- Objective: Print out the material that follows word for word.

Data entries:
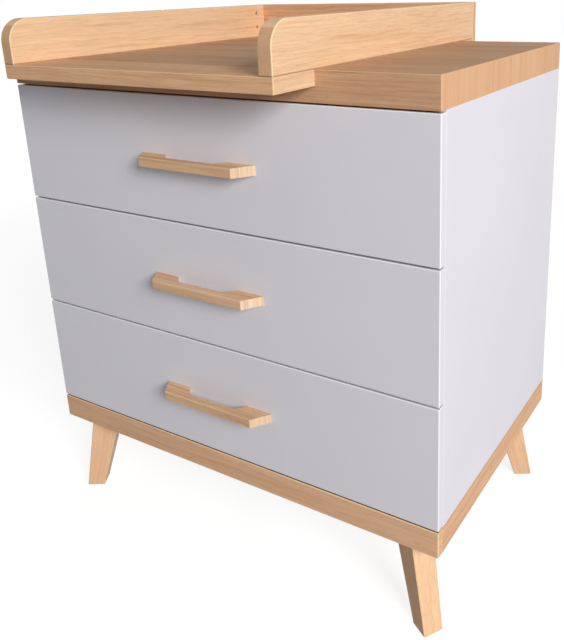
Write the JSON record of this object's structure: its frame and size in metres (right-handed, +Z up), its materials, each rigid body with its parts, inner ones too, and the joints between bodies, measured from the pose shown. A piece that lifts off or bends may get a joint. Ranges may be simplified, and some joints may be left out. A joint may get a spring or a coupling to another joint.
{
  "type": "changing dresser",
  "caption": "Nursery chest with full-width drawers on splayed tapered legs, and an open-fronted changing top with low walls fixed across its slab.",
  "frame": {"origin": "on the floor, under the middle of the cabinet's width and the middle of the changing top's depth", "axes": "+Z up; -Y is the front, towards which the drawers open; +X is the right-hand side seen from the front"},
  "size_m": [0.91, 0.73, 1.05],
  "materials": {
    "oak_board": "oak-look printed laminate on chipboard, satin, with fine grain along the board",
    "solid_oak": "solid light oak, clear lacquer, satin",
    "white_board": "white melamine-faced chipboard, satin, very finely textured",
    "white_hardboard": "white-faced hardboard, satin",
    "plain_softwood": "planed softwood or beech, unfinished",
    "zinc_steel": "zinc-plated steel, satin",
    "glide_plastic": "dark moulded plastic, matte"
  },
  "bodies": {
    "cabinet": {"back_panel": "white_hardboard", "bottom_panel": "white_board", "cabinet_rails": "zinc_steel", "carcass_cams": "zinc_steel", "carcass_dowels": "plain_softwood", "foot_glides": "glide_plastic", "leg_bolts": "zinc_steel", "leg_front_left": "solid_oak", "leg_front_right": "solid_oak", "leg_rear_left": "solid_oak", "leg_rear_right": "solid_oak", "plinth_cleats": "plain_softwood", "plinth_front": "oak_board", "plinth_rear": "oak_board", "plinth_side_left": "oak_board", "plinth_side_right": "oak_board", "side_panel_left": "white_board", "side_panel_right": "white_board", "top_slab": "oak_board", "tray_back_wall": "oak_board", "tray_barrel_nuts": "zinc_steel", "tray_bolts": "zinc_steel", "tray_bracket_screws": "zinc_steel", "tray_brackets": "zinc_steel", "tray_front_board": "oak_board", "tray_rear_board": "oak_board", "tray_screws": "zinc_steel", "tray_wall_left": "oak_board", "tray_wall_right": "oak_board"},
    "drawer_1": {"drawer_1_back": "white_board", "drawer_1_bottom": "white_hardboard", "drawer_1_cams": "zinc_steel", "drawer_1_front": "white_board", "drawer_1_handle": "solid_oak", "drawer_1_handle_screws": "zinc_steel", "drawer_1_rails": "zinc_steel", "drawer_1_side_left": "white_board", "drawer_1_side_right": "white_board"},
    "drawer_2": {"drawer_2_back": "white_board", "drawer_2_bottom": "white_hardboard", "drawer_2_cams": "zinc_steel", "drawer_2_front": "white_board", "drawer_2_handle": "solid_oak", "drawer_2_handle_screws": "zinc_steel", "drawer_2_rails": "zinc_steel", "drawer_2_side_left": "white_board", "drawer_2_side_right": "white_board"},
    "drawer_3": {"drawer_3_back": "white_board", "drawer_3_bottom": "white_hardboard", "drawer_3_cams": "zinc_steel", "drawer_3_front": "white_board", "drawer_3_handle": "solid_oak", "drawer_3_handle_screws": "zinc_steel", "drawer_3_rails": "zinc_steel", "drawer_3_side_left": "white_board", "drawer_3_side_right": "white_board"},
    "runner_1": {"middle_rails_1": "zinc_steel"},
    "runner_2": {"middle_rails_2": "zinc_steel"},
    "runner_3": {"middle_rails_3": "zinc_steel"}
  },
  "joints": [
    {"name": "drawer_1_slide", "type": "slide", "parent": "cabinet", "child": "drawer_1", "axis": [0, -1, 0], "range_m": [0, 0.45]},
    {"name": "runner_1_slide", "type": "slide", "parent": "cabinet", "child": "runner_1", "axis": [0, -1, 0], "range_m": [0, 0.225]},
    {"name": "drawer_2_slide", "type": "slide", "parent": "cabinet", "child": "drawer_2", "axis": [0, -1, 0], "range_m": [0, 0.45]},
    {"name": "runner_2_slide", "type": "slide", "parent": "cabinet", "child": "runner_2", "axis": [0, -1, 0], "range_m": [0, 0.225]},
    {"name": "drawer_3_slide", "type": "slide", "parent": "cabinet", "child": "drawer_3", "axis": [0, -1, 0], "range_m": [0, 0.45]},
    {"name": "runner_3_slide", "type": "slide", "parent": "cabinet", "child": "runner_3", "axis": [0, -1, 0], "range_m": [0, 0.225]}
  ],
  "couplings": [
    {"joint": "runner_1_slide", "follows": "drawer_1_slide", "ratio": 0.5},
    {"joint": "runner_2_slide", "follows": "drawer_2_slide", "ratio": 0.5},
    {"joint": "runner_3_slide", "follows": "drawer_3_slide", "ratio": 0.5}
  ]
}
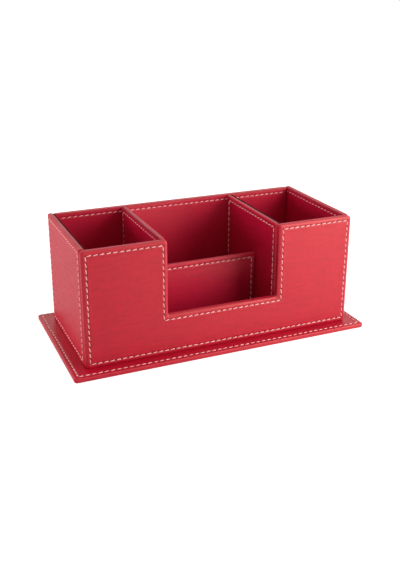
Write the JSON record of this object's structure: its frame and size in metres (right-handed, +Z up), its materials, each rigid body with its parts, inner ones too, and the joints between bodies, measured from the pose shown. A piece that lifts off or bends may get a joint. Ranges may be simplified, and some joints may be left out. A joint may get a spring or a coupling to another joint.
{
  "type": "desk organizer",
  "caption": "Open stitched-leatherette desk organizer on a flat plinth: pen cups either side of a middle bay with a low cross wall and a notched front.",
  "frame": {"origin": "centre of the underside, on the desk's surface", "axes": "+X across the width to the right as seen from the front, -Y towards the front with the notch, +Z up"},
  "size_m": [0.265, 0.1324, 0.1037],
  "materials": {
    "leatherette": "satin",
    "lining": "satin",
    "board": "matte",
    "felt": "matte"
  },
  "bodies": {
    "root": {"base_board": "board", "base_skin": "leatherette", "base_underside": "felt", "front_board": "board", "front_skin": "leatherette", "front_lining": "lining", "back_board": "board", "back_skin": "leatherette", "back_lining": "lining", "left_side_board": "board", "left_side_skin": "leatherette", "left_side_lining": "lining", "right_side_board": "board", "right_side_skin": "leatherette", "right_side_lining": "lining", "left_divider_board": "board", "left_divider_skin": "leatherette", "left_divider_lining": "lining", "right_divider_board": "board", "right_divider_skin": "leatherette", "right_divider_lining": "lining", "cross_wall_board": "board", "cross_wall_skin": "leatherette", "cross_wall_lining": "lining", "left_cup_mat": "felt", "right_cup_mat": "felt", "front_bay_mat": "felt", "rear_bay_mat": "felt"}
  },
  "joints": []
}
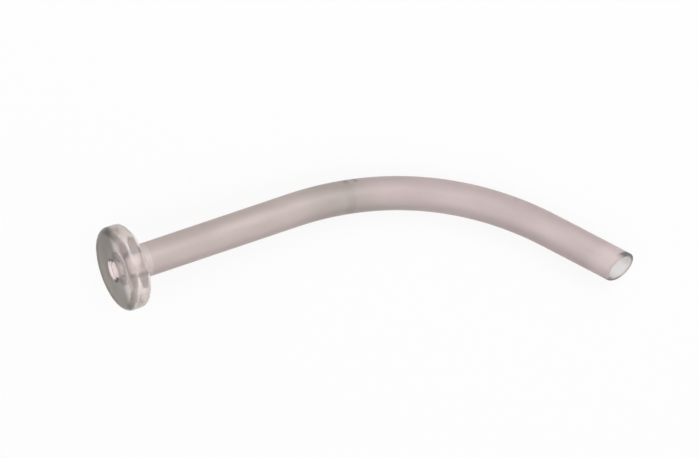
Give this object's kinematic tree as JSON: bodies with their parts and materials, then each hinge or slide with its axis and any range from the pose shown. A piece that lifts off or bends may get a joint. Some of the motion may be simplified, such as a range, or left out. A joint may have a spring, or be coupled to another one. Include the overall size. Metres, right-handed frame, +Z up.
{
  "type": "nasopharyngeal airway",
  "caption": "Soft curved breathing tube with a bevelled round-lipped tip and a thick clear disc flange bonded to its other end, lying on its side.",
  "frame": {"origin": "centre of the floor under the airway's bounding box, as it lies on its side", "axes": "+X from the flange towards the tip, along the flange's axis seen from above; +Y towards the outside of the bend; +Z up"},
  "size_m": [0.148, 0.0588, 0.0239],
  "materials": {
    "tube": "translucent pinkish soft PVC with a satin surface",
    "flange": "clear glossy moulded PVC with a faint warm grey tint"
  },
  "bodies": {
    "root": {"tube": "tube", "flange": "flange"}
  },
  "joints": []
}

- Answer:
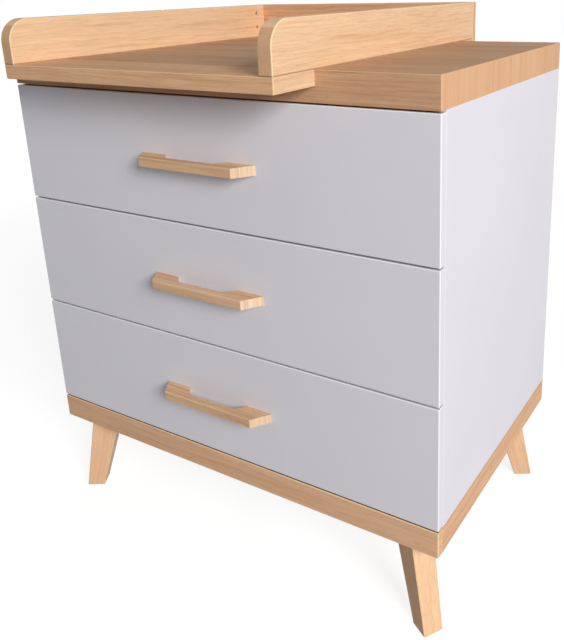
Write the JSON record of this object's structure: its frame and size in metres (right-handed, +Z up), its materials, each rigid body with its parts, inner ones too, and the joints between bodies, measured from the pose shown. A piece that lifts off or bends may get a joint. Ranges may be simplified, and some joints may be left out. A joint may get a spring or a coupling to another joint.
{
  "type": "changing dresser",
  "caption": "Nursery chest with full-width drawers on splayed tapered legs, and an open-fronted changing top with low walls fixed across its slab.",
  "frame": {"origin": "on the floor, under the middle of the cabinet's width and the middle of the changing top's depth", "axes": "+Z up; -Y is the front, towards which the drawers open; +X is the right-hand side seen from the front"},
  "size_m": [0.91, 0.73, 1.05],
  "materials": {
    "oak_board": "oak-look printed laminate on chipboard, satin, with fine grain along the board",
    "solid_oak": "solid light oak, clear lacquer, satin",
    "white_board": "white melamine-faced chipboard, satin, very finely textured",
    "white_hardboard": "white-faced hardboard, satin",
    "plain_softwood": "planed softwood or beech, unfinished",
    "zinc_steel": "zinc-plated steel, satin",
    "glide_plastic": "dark moulded plastic, matte"
  },
  "bodies": {
    "cabinet": {"back_panel": "white_hardboard", "bottom_panel": "white_board", "cabinet_rails": "zinc_steel", "carcass_cams": "zinc_steel", "carcass_dowels": "plain_softwood", "foot_glides": "glide_plastic", "leg_bolts": "zinc_steel", "leg_front_left": "solid_oak", "leg_front_right": "solid_oak", "leg_rear_left": "solid_oak", "leg_rear_right": "solid_oak", "plinth_cleats": "plain_softwood", "plinth_front": "oak_board", "plinth_rear": "oak_board", "plinth_side_left": "oak_board", "plinth_side_right": "oak_board", "side_panel_left": "white_board", "side_panel_right": "white_board", "top_slab": "oak_board", "tray_back_wall": "oak_board", "tray_barrel_nuts": "zinc_steel", "tray_bolts": "zinc_steel", "tray_bracket_screws": "zinc_steel", "tray_brackets": "zinc_steel", "tray_front_board": "oak_board", "tray_rear_board": "oak_board", "tray_screws": "zinc_steel", "tray_wall_left": "oak_board", "tray_wall_right": "oak_board"},
    "drawer_1": {"drawer_1_back": "white_board", "drawer_1_bottom": "white_hardboard", "drawer_1_cams": "zinc_steel", "drawer_1_front": "white_board", "drawer_1_handle": "solid_oak", "drawer_1_handle_screws": "zinc_steel", "drawer_1_rails": "zinc_steel", "drawer_1_side_left": "white_board", "drawer_1_side_right": "white_board"},
    "drawer_2": {"drawer_2_back": "white_board", "drawer_2_bottom": "white_hardboard", "drawer_2_cams": "zinc_steel", "drawer_2_front": "white_board", "drawer_2_handle": "solid_oak", "drawer_2_handle_screws": "zinc_steel", "drawer_2_rails": "zinc_steel", "drawer_2_side_left": "white_board", "drawer_2_side_right": "white_board"},
    "drawer_3": {"drawer_3_back": "white_board", "drawer_3_bottom": "white_hardboard", "drawer_3_cams": "zinc_steel", "drawer_3_front": "white_board", "drawer_3_handle": "solid_oak", "drawer_3_handle_screws": "zinc_steel", "drawer_3_rails": "zinc_steel", "drawer_3_side_left": "white_board", "drawer_3_side_right": "white_board"},
    "runner_1": {"middle_rails_1": "zinc_steel"},
    "runner_2": {"middle_rails_2": "zinc_steel"},
    "runner_3": {"middle_rails_3": "zinc_steel"}
  },
  "joints": [
    {"name": "drawer_1_slide", "type": "slide", "parent": "cabinet", "child": "drawer_1", "axis": [0, -1, 0], "range_m": [0, 0.45]},
    {"name": "runner_1_slide", "type": "slide", "parent": "cabinet", "child": "runner_1", "axis": [0, -1, 0], "range_m": [0, 0.225]},
    {"name": "drawer_2_slide", "type": "slide", "parent": "cabinet", "child": "drawer_2", "axis": [0, -1, 0], "range_m": [0, 0.45]},
    {"name": "runner_2_slide", "type": "slide", "parent": "cabinet", "child": "runner_2", "axis": [0, -1, 0], "range_m": [0, 0.225]},
    {"name": "drawer_3_slide", "type": "slide", "parent": "cabinet", "child": "drawer_3", "axis": [0, -1, 0], "range_m": [0, 0.45]},
    {"name": "runner_3_slide", "type": "slide", "parent": "cabinet", "child": "runner_3", "axis": [0, -1, 0], "range_m": [0, 0.225]}
  ],
  "couplings": [
    {"joint": "runner_1_slide", "follows": "drawer_1_slide", "ratio": 0.5},
    {"joint": "runner_2_slide", "follows": "drawer_2_slide", "ratio": 0.5},
    {"joint": "runner_3_slide", "follows": "drawer_3_slide", "ratio": 0.5}
  ]
}
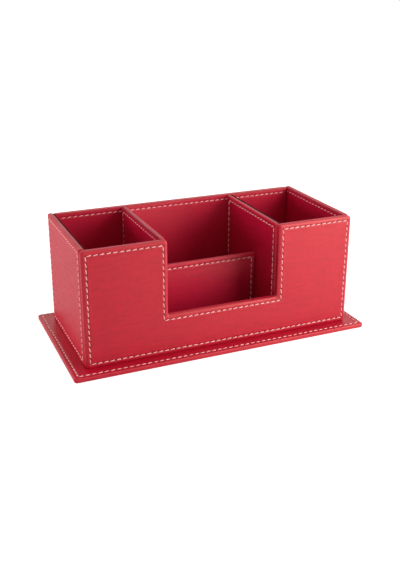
Write the JSON record of this object's structure: its frame and size in metres (right-handed, +Z up), its materials, each rigid body with its parts, inner ones too, and the joints between bodies, measured from the pose shown. A piece that lifts off or bends may get a joint. Ranges may be simplified, and some joints may be left out. A joint may get a spring or a coupling to another joint.
{
  "type": "desk organizer",
  "caption": "Open stitched-leatherette desk organizer on a flat plinth: pen cups either side of a middle bay with a low cross wall and a notched front.",
  "frame": {"origin": "centre of the underside, on the desk's surface", "axes": "+X across the width to the right as seen from the front, -Y towards the front with the notch, +Z up"},
  "size_m": [0.265, 0.1324, 0.1037],
  "materials": {
    "leatherette": "satin",
    "lining": "satin",
    "board": "matte",
    "felt": "matte"
  },
  "bodies": {
    "root": {"base_board": "board", "base_skin": "leatherette", "base_underside": "felt", "front_board": "board", "front_skin": "leatherette", "front_lining": "lining", "back_board": "board", "back_skin": "leatherette", "back_lining": "lining", "left_side_board": "board", "left_side_skin": "leatherette", "left_side_lining": "lining", "right_side_board": "board", "right_side_skin": "leatherette", "right_side_lining": "lining", "left_divider_board": "board", "left_divider_skin": "leatherette", "left_divider_lining": "lining", "right_divider_board": "board", "right_divider_skin": "leatherette", "right_divider_lining": "lining", "cross_wall_board": "board", "cross_wall_skin": "leatherette", "cross_wall_lining": "lining", "left_cup_mat": "felt", "right_cup_mat": "felt", "front_bay_mat": "felt", "rear_bay_mat": "felt"}
  },
  "joints": []
}
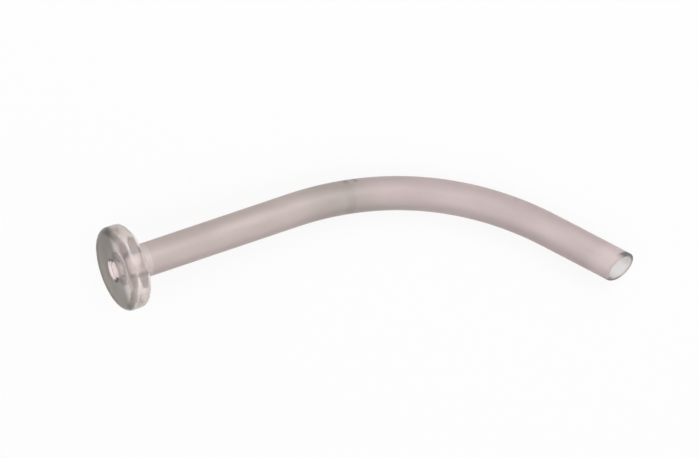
Give this object's kinematic tree as JSON: bodies with their parts and materials, then each hinge or slide with its axis and any range from the pose shown. A piece that lifts off or bends may get a joint. Some of the motion may be simplified, such as a range, or left out. A joint may have a spring, or be coupled to another one. Include the overall size. Metres, right-handed frame, +Z up.
{
  "type": "nasopharyngeal airway",
  "caption": "Soft curved breathing tube with a bevelled round-lipped tip and a thick clear disc flange bonded to its other end, lying on its side.",
  "frame": {"origin": "centre of the floor under the airway's bounding box, as it lies on its side", "axes": "+X from the flange towards the tip, along the flange's axis seen from above; +Y towards the outside of the bend; +Z up"},
  "size_m": [0.148, 0.0588, 0.0239],
  "materials": {
    "tube": "translucent pinkish soft PVC with a satin surface",
    "flange": "clear glossy moulded PVC with a faint warm grey tint"
  },
  "bodies": {
    "root": {"tube": "tube", "flange": "flange"}
  },
  "joints": []
}